** start **
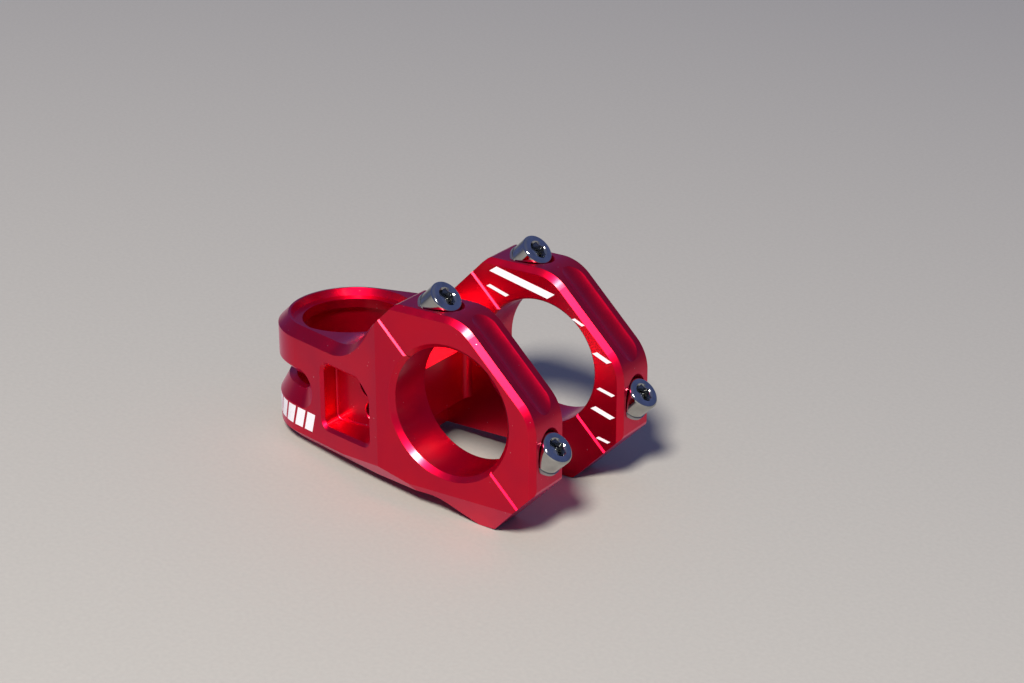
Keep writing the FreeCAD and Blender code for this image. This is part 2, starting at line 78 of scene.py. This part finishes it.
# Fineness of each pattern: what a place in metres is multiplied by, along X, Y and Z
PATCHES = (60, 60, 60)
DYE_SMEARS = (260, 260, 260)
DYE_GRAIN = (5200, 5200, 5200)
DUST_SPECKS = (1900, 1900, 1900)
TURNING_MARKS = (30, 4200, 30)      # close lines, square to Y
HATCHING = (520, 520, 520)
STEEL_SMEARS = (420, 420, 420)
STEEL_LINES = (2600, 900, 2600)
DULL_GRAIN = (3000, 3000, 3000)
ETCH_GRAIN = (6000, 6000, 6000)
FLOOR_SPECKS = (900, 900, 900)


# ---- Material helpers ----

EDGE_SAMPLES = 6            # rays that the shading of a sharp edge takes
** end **
→ TASK PROMPT:
Please repeat the listing above in full and exactly.

→ PROBLEM SOLUTION:
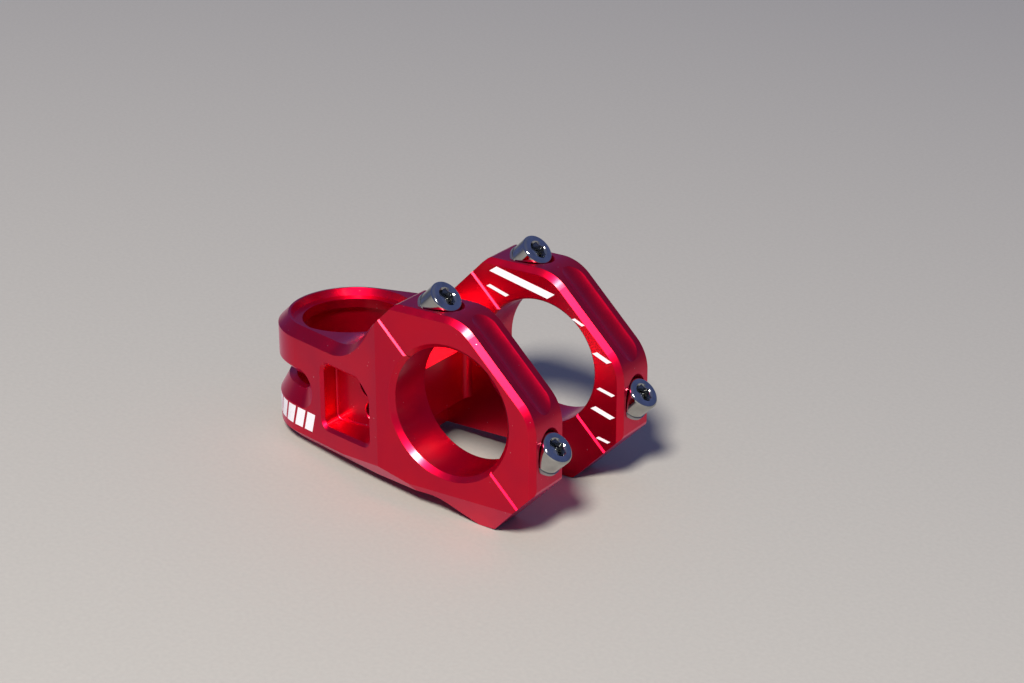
Keep writing the FreeCAD and Blender code for this image. This is part 2, starting at line 78 of scene.py. This part finishes it.
# Fineness of each pattern: what a place in metres is multiplied by, along X, Y and Z
PATCHES = (60, 60, 60)
DYE_SMEARS = (260, 260, 260)
DYE_GRAIN = (5200, 5200, 5200)
DUST_SPECKS = (1900, 1900, 1900)
TURNING_MARKS = (30, 4200, 30)      # close lines, square to Y
HATCHING = (520, 520, 520)
STEEL_SMEARS = (420, 420, 420)
STEEL_LINES = (2600, 900, 2600)
DULL_GRAIN = (3000, 3000, 3000)
ETCH_GRAIN = (6000, 6000, 6000)
FLOOR_SPECKS = (900, 900, 900)


# ---- Material helpers ----

EDGE_SAMPLES = 6            # rays that the shading of a sharp edge takes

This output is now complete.